## Exercise description
Can all of these lines be returned exactly?

— start Information shown —

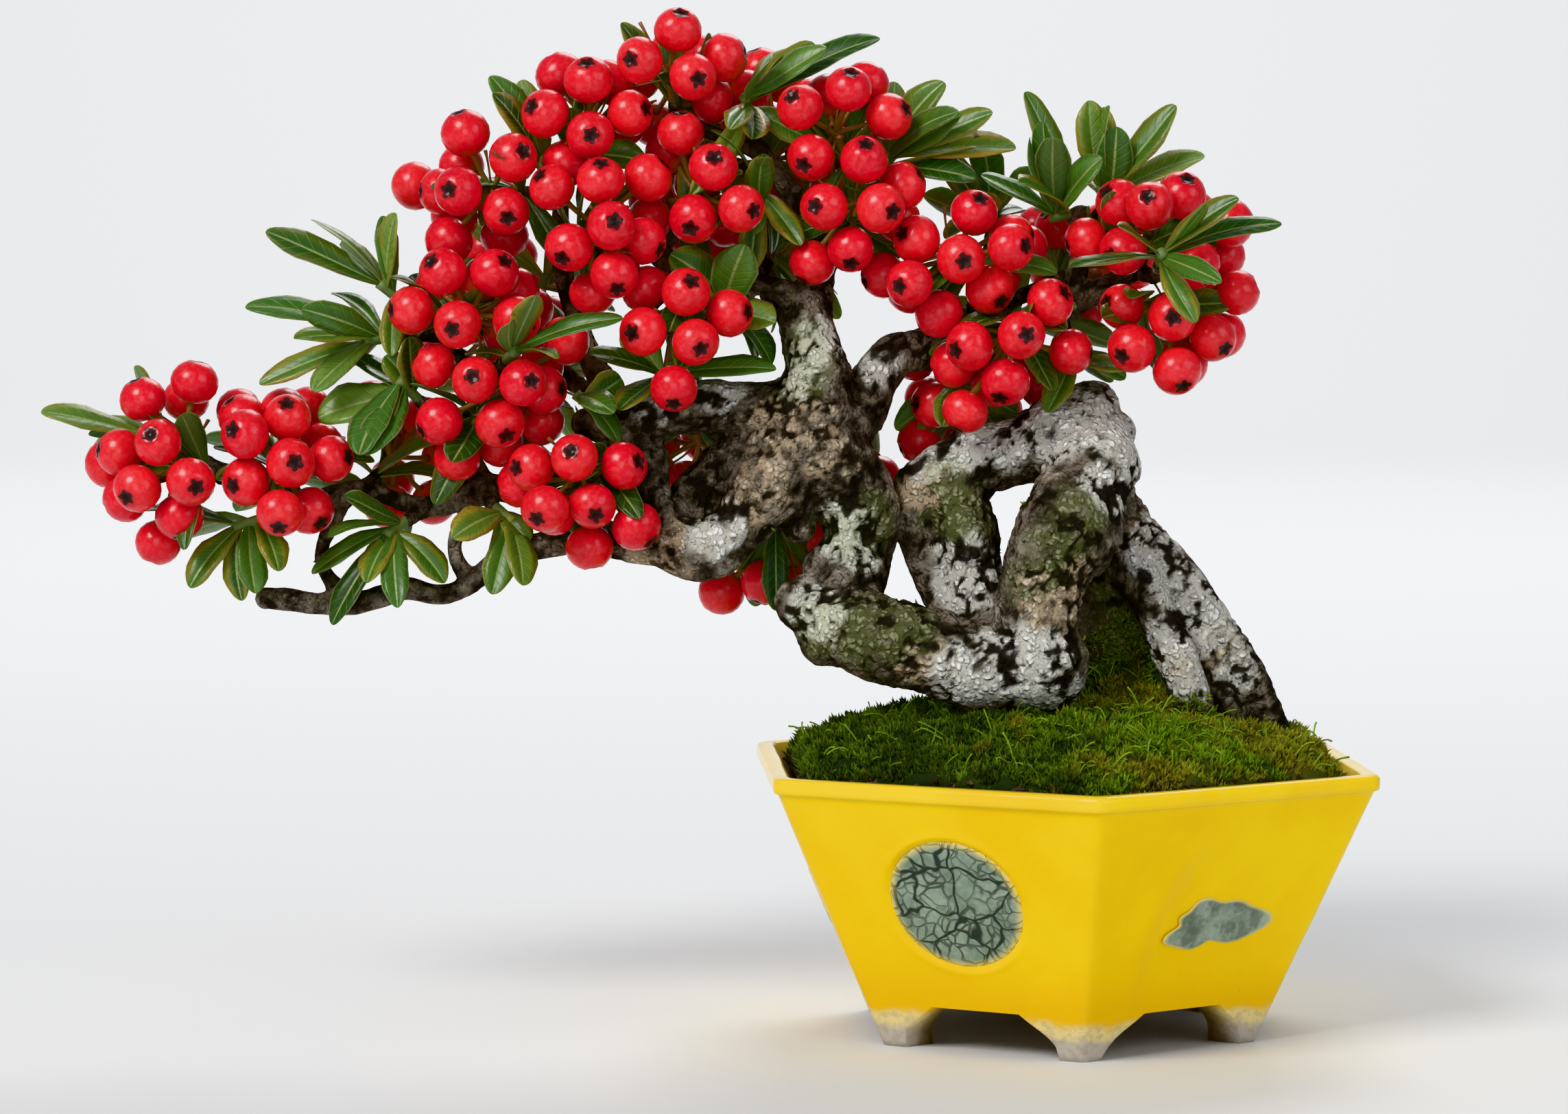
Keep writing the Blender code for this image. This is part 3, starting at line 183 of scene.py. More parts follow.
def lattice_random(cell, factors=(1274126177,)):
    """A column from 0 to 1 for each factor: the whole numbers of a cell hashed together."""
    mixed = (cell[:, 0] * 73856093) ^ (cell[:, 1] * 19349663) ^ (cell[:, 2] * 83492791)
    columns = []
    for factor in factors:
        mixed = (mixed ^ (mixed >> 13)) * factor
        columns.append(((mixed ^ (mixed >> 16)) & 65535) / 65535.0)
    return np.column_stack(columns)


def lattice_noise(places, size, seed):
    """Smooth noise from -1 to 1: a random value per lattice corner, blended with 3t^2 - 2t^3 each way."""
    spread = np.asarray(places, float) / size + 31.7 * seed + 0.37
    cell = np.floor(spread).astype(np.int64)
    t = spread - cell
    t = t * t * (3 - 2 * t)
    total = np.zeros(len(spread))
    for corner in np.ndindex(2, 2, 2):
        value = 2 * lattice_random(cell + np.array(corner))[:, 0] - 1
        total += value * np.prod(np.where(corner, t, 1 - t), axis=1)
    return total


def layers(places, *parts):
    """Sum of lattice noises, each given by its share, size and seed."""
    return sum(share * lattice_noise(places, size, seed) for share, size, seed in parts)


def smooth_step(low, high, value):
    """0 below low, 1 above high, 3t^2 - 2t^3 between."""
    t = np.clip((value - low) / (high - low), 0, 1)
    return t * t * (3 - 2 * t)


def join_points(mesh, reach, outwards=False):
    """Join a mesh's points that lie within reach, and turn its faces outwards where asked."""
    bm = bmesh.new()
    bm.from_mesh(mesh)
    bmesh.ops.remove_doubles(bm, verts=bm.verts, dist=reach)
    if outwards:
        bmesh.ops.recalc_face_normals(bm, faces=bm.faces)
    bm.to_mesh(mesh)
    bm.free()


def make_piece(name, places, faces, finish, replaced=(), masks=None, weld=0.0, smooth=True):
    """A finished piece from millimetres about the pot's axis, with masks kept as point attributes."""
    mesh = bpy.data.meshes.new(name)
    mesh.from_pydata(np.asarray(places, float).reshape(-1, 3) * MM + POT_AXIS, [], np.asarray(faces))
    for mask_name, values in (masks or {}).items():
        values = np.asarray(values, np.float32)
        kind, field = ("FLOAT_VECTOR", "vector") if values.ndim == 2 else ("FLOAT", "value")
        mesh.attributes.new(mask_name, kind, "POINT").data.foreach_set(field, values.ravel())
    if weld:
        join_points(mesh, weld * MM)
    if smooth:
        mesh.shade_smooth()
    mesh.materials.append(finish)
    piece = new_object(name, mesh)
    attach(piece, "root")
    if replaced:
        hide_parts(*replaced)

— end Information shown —

## Exercise answer
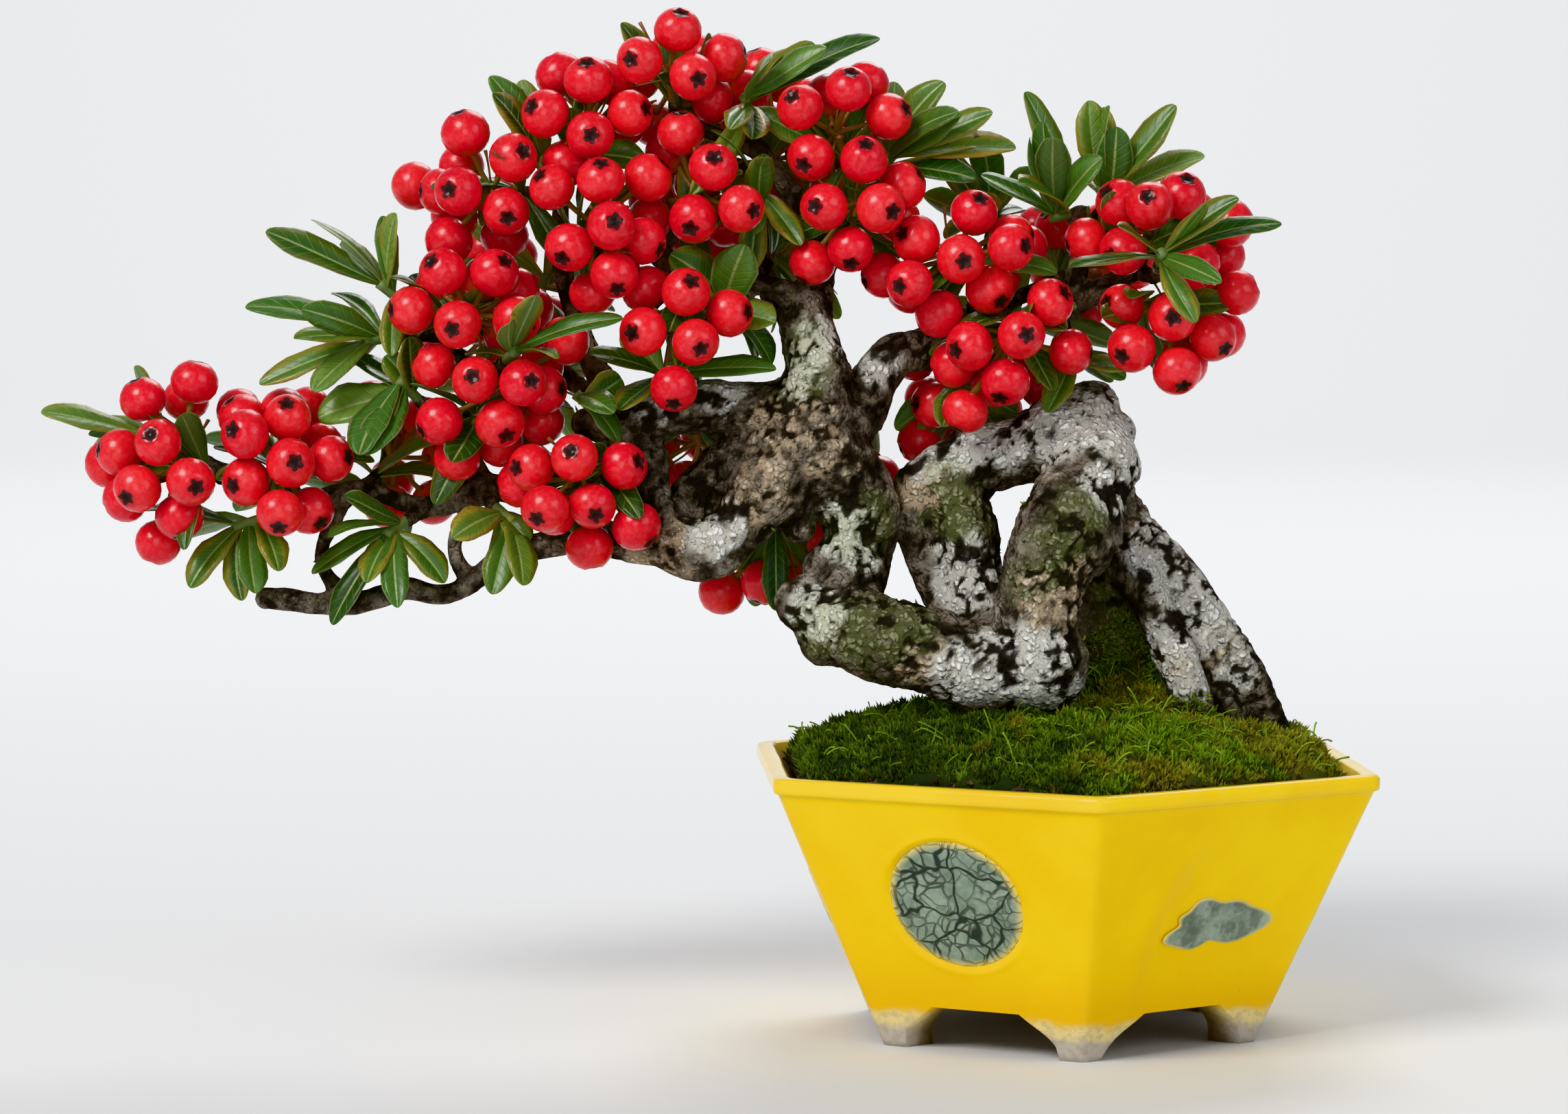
Keep writing the Blender code for this image. This is part 3, starting at line 183 of scene.py. More parts follow.
def lattice_random(cell, factors=(1274126177,)):
    """A column from 0 to 1 for each factor: the whole numbers of a cell hashed together."""
    mixed = (cell[:, 0] * 73856093) ^ (cell[:, 1] * 19349663) ^ (cell[:, 2] * 83492791)
    columns = []
    for factor in factors:
        mixed = (mixed ^ (mixed >> 13)) * factor
        columns.append(((mixed ^ (mixed >> 16)) & 65535) / 65535.0)
    return np.column_stack(columns)


def lattice_noise(places, size, seed):
    """Smooth noise from -1 to 1: a random value per lattice corner, blended with 3t^2 - 2t^3 each way."""
    spread = np.asarray(places, float) / size + 31.7 * seed + 0.37
    cell = np.floor(spread).astype(np.int64)
    t = spread - cell
    t = t * t * (3 - 2 * t)
    total = np.zeros(len(spread))
    for corner in np.ndindex(2, 2, 2):
        value = 2 * lattice_random(cell + np.array(corner))[:, 0] - 1
        total += value * np.prod(np.where(corner, t, 1 - t), axis=1)
    return total


def layers(places, *parts):
    """Sum of lattice noises, each given by its share, size and seed."""
    return sum(share * lattice_noise(places, size, seed) for share, size, seed in parts)


def smooth_step(low, high, value):
    """0 below low, 1 above high, 3t^2 - 2t^3 between."""
    t = np.clip((value - low) / (high - low), 0, 1)
    return t * t * (3 - 2 * t)


def join_points(mesh, reach, outwards=False):
    """Join a mesh's points that lie within reach, and turn its faces outwards where asked."""
    bm = bmesh.new()
    bm.from_mesh(mesh)
    bmesh.ops.remove_doubles(bm, verts=bm.verts, dist=reach)
    if outwards:
        bmesh.ops.recalc_face_normals(bm, faces=bm.faces)
    bm.to_mesh(mesh)
    bm.free()


def make_piece(name, places, faces, finish, replaced=(), masks=None, weld=0.0, smooth=True):
    """A finished piece from millimetres about the pot's axis, with masks kept as point attributes."""
    mesh = bpy.data.meshes.new(name)
    mesh.from_pydata(np.asarray(places, float).reshape(-1, 3) * MM + POT_AXIS, [], np.asarray(faces))
    for mask_name, values in (masks or {}).items():
        values = np.asarray(values, np.float32)
        kind, field = ("FLOAT_VECTOR", "vector") if values.ndim == 2 else ("FLOAT", "value")
        mesh.attributes.new(mask_name, kind, "POINT").data.foreach_set(field, values.ravel())
    if weld:
        join_points(mesh, weld * MM)
    if smooth:
        mesh.shade_smooth()
    mesh.materials.append(finish)
    piece = new_object(name, mesh)
    attach(piece, "root")
    if replaced:
        hide_parts(*replaced)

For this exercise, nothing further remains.